Corn chowder is easy peasy, it just takes a long time because you have to chop so much stuff. You can chop the veggies as small or large as you prefer. I chopped my veggies large, mostly because I’m lazy, but also because (as in ice cream) I like my foods chunky.

So chop up: 2 medium sweet onions, 2 medium carrots, 2 stalks celery, 1 red bell pepper, 2 medium potatoes (I chopped these a little bigger, and they sort of melted down as they cooked which added a nice thickness to the soup), 6 ears of corn off the cob (I grilled the corn the day before), and about 3 or 4 strips of cooked bacon chopped into small pieces.

In a large soup pot, melt a little olive oil or butter and add the onion and stir about until the onion is soft, about 8-10 minutes. Then pour in 5 cups of reduced sodium chicken broth (I made my own, but it’s generally easier to buy it), the carrots, celery, pepper, and potatoes, and the leafy bits from 3 de-sprigged twigs of thyme. Allow to simmer until potatoes are soft, about 15-20 minutes. Stir in the corn and 1 cup heavy cream. Simmer uncovered for 10 more minutes, adding pepper and salt to taste.

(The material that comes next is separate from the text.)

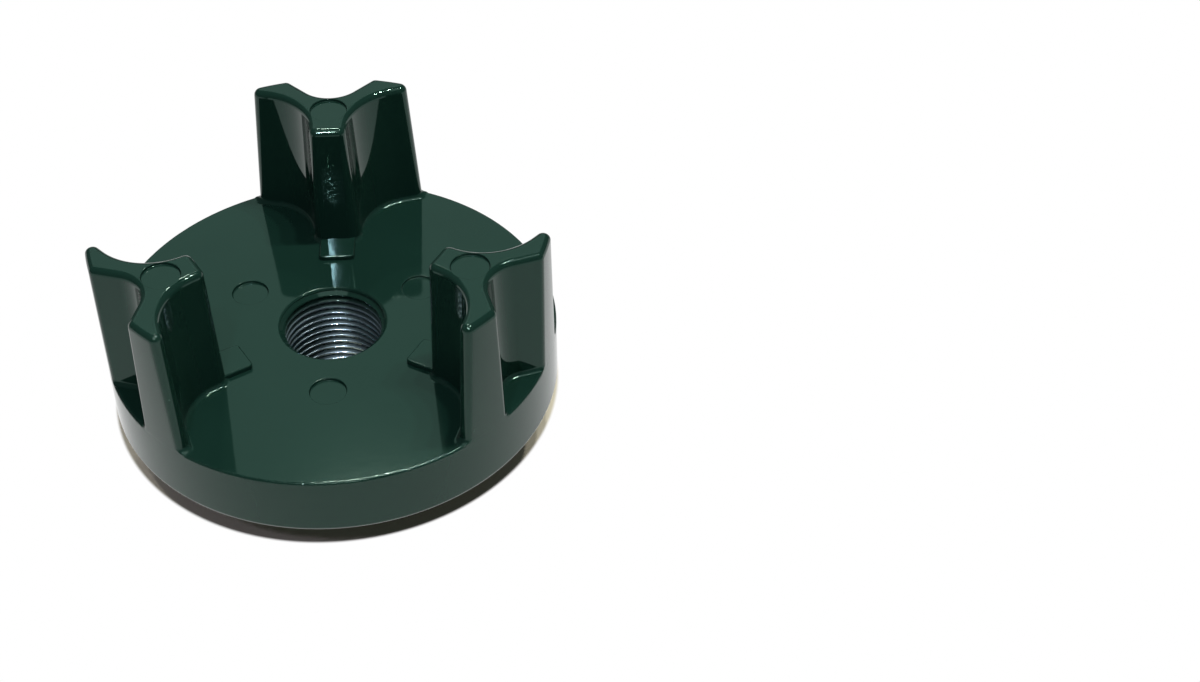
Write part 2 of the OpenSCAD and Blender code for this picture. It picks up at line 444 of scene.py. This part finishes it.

Here’s also the point where K had a super suggestion. We had a small leftover hot pepper from the night before, which we hoped would add some much needed kick to the chowder. But I didn’t want those super potent hot pepper seeds floating around in my soup, giving shocks to unsuspecting sippers. So I took a fine mesh strainer and put the halved pepper in it, then lowered the strainer in so that the pepper was in the soup, but easy to strain out. That way, we could monitor the spiciness, and remove the pepper when the soup had achieved ideal heat. It took about five minutes, and then we lifted the strainer out with its heated pepper and all the offending seeds.

Finally, you sprinkle in the magic… bippity boppity bacon!

Ta-da!

I made the soup in the early afternoon while the boys were outside making up zombie scenarios for gun games.  We let it cool on the stove then heated it up again about six hours later for dinner. I think the added hours allowed the soup to really mingle its flavors, and I’m convinced that the soup is the better for it. But it was also quite tasty at 2 pm, which would have also been a fine hour for soup, had it not also been such a perfect hour for waterskiing, fish spearing, and painting.